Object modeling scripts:
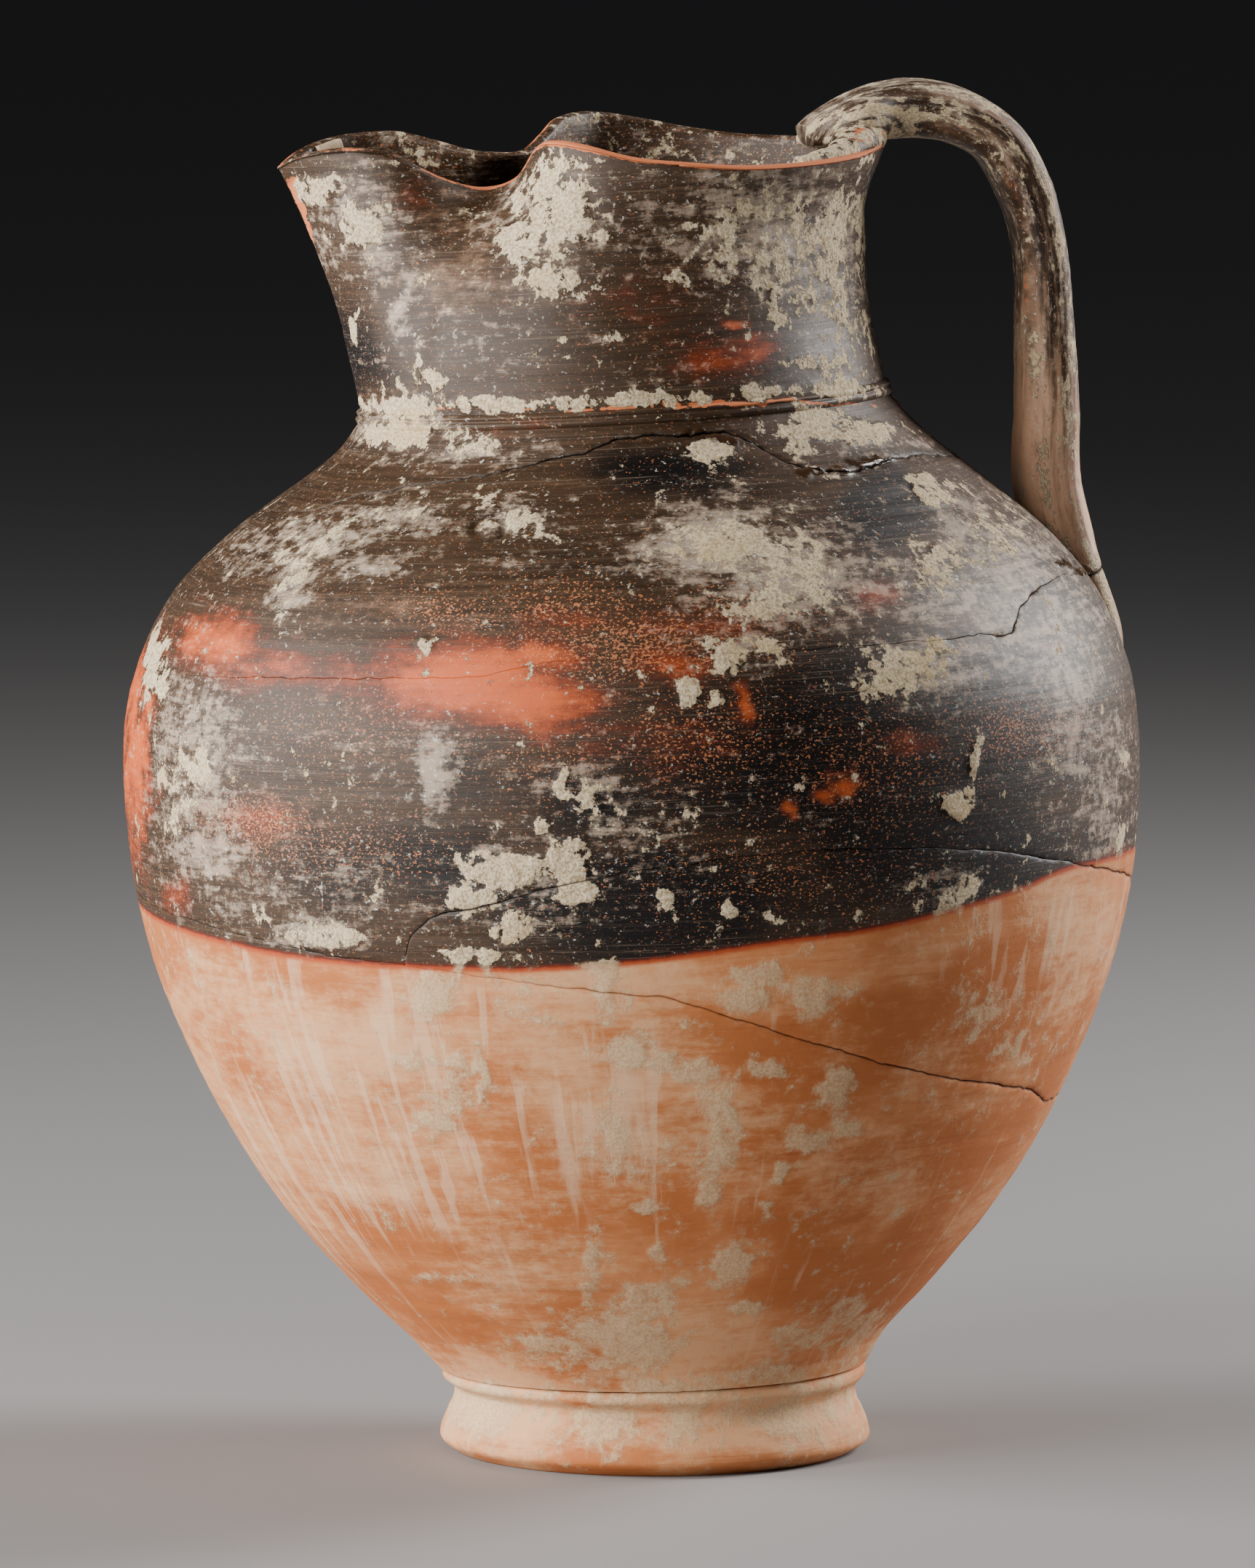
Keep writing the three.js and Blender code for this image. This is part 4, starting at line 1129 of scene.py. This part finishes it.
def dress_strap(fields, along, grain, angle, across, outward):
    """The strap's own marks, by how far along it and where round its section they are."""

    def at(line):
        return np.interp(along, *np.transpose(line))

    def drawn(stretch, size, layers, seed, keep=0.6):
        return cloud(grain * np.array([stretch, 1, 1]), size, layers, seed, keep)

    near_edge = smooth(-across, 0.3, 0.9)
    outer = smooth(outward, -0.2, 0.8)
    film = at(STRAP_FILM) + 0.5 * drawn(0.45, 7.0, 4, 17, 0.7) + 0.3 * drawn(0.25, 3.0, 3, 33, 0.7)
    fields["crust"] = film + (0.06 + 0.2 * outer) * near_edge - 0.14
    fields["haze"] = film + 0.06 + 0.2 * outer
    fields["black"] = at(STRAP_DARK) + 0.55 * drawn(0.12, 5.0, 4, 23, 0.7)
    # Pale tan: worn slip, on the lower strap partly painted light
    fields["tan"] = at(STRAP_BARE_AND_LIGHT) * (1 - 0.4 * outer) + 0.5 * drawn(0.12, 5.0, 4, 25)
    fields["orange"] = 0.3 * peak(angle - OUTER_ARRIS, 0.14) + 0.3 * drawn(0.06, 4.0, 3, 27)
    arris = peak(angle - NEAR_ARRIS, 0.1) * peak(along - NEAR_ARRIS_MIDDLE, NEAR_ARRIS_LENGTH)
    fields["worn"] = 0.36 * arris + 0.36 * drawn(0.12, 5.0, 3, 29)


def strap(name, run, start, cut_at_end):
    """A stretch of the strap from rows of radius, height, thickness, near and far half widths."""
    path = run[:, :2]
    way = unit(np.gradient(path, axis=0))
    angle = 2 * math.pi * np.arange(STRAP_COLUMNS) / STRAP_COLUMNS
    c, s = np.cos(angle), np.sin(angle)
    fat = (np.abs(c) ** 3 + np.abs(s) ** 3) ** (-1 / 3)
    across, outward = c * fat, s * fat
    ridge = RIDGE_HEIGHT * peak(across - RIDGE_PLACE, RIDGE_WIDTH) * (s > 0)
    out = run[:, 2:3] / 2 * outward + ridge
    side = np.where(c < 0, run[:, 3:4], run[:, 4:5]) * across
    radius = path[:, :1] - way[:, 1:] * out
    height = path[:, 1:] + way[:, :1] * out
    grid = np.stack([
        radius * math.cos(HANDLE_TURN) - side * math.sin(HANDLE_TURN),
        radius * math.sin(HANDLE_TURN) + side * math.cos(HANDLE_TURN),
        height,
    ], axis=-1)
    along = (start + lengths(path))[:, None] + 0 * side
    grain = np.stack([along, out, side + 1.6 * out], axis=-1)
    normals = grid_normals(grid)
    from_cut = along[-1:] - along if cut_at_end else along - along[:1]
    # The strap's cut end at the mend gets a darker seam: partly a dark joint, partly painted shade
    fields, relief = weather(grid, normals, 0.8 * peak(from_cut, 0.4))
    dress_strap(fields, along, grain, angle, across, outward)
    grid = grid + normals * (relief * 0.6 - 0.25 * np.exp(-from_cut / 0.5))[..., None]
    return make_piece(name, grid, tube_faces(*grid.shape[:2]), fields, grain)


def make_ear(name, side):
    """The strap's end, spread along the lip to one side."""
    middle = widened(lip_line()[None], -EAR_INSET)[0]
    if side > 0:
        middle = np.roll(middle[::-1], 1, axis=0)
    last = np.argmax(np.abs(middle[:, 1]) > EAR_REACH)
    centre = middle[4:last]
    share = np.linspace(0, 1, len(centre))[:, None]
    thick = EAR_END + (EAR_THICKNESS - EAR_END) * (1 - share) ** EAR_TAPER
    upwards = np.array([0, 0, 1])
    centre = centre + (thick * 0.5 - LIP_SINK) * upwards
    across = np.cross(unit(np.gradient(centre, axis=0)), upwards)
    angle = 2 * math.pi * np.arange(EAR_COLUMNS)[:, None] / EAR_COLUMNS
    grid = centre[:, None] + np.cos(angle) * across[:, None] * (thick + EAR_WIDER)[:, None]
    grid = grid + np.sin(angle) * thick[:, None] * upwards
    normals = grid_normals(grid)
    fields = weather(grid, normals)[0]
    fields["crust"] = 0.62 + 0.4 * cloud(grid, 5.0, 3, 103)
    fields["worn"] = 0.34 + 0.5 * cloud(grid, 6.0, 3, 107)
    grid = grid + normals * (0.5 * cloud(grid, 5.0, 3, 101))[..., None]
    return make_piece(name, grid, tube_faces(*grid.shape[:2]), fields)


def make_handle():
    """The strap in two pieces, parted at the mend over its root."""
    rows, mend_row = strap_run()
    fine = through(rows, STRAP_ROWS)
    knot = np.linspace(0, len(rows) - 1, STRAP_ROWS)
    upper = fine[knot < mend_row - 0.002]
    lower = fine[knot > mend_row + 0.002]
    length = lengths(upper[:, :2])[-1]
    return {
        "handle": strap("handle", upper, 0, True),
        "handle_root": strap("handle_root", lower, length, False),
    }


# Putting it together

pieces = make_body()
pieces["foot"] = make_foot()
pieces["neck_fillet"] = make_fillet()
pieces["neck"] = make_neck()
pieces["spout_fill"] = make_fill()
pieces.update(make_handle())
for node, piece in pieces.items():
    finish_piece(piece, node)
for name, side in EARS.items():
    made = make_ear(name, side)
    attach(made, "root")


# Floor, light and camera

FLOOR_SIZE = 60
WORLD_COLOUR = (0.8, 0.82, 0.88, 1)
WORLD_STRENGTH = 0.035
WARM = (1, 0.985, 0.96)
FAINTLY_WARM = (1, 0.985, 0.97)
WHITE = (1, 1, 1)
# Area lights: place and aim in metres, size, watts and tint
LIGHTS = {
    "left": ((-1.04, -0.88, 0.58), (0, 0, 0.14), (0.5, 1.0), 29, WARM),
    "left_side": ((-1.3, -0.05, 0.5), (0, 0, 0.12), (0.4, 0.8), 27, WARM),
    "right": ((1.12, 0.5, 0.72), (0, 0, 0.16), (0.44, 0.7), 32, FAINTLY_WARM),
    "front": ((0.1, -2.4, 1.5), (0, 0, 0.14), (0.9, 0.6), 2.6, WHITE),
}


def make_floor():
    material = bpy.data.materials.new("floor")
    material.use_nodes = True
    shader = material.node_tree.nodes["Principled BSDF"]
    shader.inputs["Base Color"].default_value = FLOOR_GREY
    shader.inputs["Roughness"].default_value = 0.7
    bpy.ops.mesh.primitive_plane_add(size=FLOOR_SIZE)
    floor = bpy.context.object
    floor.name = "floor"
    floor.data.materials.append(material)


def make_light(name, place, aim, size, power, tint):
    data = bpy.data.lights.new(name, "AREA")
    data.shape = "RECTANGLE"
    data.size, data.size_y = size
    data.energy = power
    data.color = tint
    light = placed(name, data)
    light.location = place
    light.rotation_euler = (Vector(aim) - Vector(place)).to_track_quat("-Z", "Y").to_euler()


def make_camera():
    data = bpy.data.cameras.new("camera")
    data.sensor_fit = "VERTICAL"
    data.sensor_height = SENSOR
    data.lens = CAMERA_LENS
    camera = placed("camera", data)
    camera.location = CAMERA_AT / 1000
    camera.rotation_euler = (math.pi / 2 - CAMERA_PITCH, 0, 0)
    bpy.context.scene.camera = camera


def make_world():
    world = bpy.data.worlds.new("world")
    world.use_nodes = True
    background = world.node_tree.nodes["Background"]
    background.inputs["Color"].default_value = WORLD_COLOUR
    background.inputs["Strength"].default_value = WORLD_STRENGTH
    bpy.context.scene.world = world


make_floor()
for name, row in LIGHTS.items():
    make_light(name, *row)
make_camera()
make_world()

---

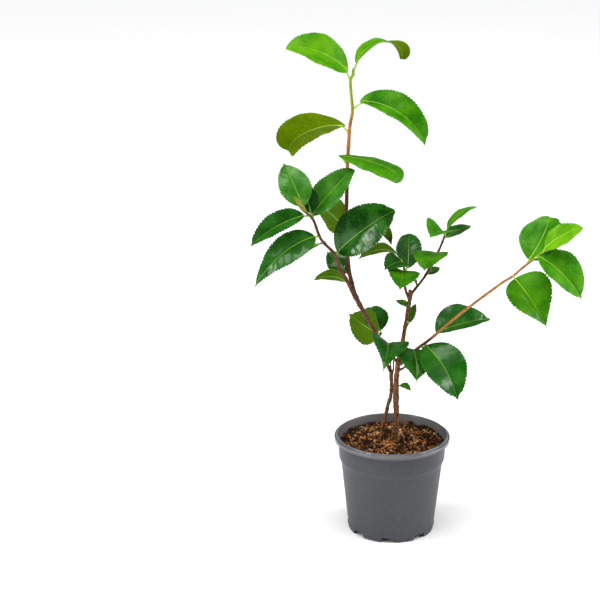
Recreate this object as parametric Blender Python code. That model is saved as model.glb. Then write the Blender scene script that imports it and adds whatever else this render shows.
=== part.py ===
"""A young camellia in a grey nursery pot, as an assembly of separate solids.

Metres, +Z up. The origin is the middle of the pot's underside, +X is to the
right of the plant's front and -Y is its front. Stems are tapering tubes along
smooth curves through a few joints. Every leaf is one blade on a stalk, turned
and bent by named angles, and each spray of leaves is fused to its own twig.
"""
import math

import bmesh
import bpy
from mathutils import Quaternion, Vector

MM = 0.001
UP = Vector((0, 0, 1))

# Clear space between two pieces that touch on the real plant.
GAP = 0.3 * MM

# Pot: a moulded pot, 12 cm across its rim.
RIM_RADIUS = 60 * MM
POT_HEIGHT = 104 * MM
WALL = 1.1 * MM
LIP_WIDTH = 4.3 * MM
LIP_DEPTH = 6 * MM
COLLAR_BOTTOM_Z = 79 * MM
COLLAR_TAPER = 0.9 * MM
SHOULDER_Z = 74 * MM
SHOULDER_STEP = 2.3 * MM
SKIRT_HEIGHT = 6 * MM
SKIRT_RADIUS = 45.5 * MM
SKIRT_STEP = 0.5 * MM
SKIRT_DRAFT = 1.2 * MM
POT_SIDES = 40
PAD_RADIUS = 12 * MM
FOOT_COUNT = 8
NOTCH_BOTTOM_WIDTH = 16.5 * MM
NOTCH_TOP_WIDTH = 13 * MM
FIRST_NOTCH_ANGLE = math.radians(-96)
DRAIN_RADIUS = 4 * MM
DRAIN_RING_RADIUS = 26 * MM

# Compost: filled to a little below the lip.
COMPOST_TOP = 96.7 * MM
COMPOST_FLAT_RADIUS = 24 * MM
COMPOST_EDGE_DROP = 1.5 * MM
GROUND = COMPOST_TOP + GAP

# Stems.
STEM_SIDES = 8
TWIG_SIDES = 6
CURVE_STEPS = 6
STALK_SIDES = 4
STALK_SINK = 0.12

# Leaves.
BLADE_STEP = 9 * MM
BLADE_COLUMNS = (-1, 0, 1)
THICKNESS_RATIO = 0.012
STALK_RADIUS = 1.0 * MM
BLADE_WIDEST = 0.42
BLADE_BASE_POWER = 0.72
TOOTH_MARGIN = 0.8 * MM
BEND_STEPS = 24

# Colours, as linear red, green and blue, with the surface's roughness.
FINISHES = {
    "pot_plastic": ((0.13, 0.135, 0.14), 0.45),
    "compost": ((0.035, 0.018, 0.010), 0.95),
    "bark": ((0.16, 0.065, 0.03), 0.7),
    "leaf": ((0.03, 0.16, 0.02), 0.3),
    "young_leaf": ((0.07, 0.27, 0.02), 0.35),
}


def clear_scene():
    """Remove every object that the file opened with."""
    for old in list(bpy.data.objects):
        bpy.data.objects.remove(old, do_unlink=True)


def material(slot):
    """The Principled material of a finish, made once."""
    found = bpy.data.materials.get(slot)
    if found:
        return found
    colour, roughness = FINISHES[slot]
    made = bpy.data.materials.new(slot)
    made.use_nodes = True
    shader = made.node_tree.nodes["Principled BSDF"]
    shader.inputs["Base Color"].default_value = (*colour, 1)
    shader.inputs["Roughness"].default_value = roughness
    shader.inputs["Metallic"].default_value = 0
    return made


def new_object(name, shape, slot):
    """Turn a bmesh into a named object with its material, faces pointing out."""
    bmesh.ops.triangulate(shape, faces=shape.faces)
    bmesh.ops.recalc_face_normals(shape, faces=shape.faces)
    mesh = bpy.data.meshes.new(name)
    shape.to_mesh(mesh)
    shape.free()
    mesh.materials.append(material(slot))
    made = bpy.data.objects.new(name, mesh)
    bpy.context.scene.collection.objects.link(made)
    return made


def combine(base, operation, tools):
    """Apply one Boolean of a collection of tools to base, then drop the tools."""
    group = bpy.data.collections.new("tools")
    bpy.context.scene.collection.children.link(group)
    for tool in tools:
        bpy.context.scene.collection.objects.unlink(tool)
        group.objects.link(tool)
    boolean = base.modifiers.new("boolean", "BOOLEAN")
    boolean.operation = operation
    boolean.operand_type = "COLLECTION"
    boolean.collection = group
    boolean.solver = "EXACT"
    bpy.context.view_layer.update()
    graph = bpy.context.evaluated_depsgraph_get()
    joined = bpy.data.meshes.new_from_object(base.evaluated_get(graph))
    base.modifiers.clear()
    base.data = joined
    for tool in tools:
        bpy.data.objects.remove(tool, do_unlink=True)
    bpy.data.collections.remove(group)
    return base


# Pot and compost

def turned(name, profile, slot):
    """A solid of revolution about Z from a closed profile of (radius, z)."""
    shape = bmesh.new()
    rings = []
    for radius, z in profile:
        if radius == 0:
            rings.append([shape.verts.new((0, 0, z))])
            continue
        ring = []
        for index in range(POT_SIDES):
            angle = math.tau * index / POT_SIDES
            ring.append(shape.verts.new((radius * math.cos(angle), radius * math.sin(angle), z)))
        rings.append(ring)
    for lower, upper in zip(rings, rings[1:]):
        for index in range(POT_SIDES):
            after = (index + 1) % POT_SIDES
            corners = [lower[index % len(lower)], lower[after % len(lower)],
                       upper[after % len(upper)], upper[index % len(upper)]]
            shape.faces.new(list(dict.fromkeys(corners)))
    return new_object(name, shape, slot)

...

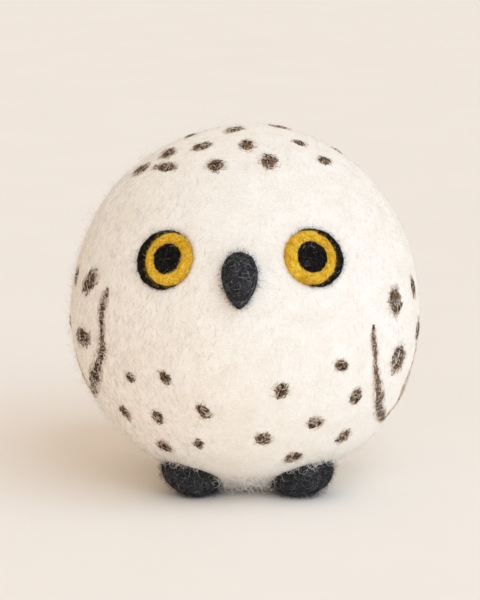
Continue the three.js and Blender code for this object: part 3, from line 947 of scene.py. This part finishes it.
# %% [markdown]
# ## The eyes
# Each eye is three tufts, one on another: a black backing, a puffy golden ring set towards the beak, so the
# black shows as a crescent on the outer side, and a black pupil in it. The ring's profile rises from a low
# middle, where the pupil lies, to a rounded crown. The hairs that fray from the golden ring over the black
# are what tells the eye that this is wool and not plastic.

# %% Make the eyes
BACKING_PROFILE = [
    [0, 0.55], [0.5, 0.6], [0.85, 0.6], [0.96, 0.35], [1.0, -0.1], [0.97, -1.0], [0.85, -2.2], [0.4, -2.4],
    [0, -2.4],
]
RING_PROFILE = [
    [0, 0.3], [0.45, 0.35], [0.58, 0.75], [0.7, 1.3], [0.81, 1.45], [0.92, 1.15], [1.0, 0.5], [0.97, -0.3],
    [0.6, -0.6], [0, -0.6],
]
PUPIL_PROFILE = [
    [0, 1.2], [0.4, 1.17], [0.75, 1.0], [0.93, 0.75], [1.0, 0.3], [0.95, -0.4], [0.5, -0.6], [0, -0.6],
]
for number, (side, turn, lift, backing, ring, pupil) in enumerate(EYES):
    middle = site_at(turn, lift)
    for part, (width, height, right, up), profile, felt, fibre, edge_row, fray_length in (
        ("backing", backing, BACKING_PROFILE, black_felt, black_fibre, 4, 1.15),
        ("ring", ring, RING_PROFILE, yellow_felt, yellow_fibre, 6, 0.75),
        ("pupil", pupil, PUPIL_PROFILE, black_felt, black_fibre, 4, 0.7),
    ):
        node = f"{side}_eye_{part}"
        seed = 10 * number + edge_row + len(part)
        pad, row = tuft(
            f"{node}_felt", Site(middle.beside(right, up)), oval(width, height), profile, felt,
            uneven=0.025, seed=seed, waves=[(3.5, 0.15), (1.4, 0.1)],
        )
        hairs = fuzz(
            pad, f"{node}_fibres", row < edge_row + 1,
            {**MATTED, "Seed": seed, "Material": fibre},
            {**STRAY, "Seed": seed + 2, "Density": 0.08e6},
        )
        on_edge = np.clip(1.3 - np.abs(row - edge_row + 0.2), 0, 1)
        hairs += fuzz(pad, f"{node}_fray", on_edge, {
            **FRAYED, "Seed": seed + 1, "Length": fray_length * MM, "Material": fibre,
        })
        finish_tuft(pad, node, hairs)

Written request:
Transcribe each line of the data above, unaltered, from the one where "Keep writing the" appears to the one where "return cloud(grain *" appears, inclusive of both.

Expected output:
Keep writing the three.js and Blender code for this image. This is part 4, starting at line 1129 of scene.py. This part finishes it.
def dress_strap(fields, along, grain, angle, across, outward):
    """The strap's own marks, by how far along it and where round its section they are."""

    def at(line):
        return np.interp(along, *np.transpose(line))

    def drawn(stretch, size, layers, seed, keep=0.6):
        return cloud(grain * np.array([stretch, 1, 1]), size, layers, seed, keep)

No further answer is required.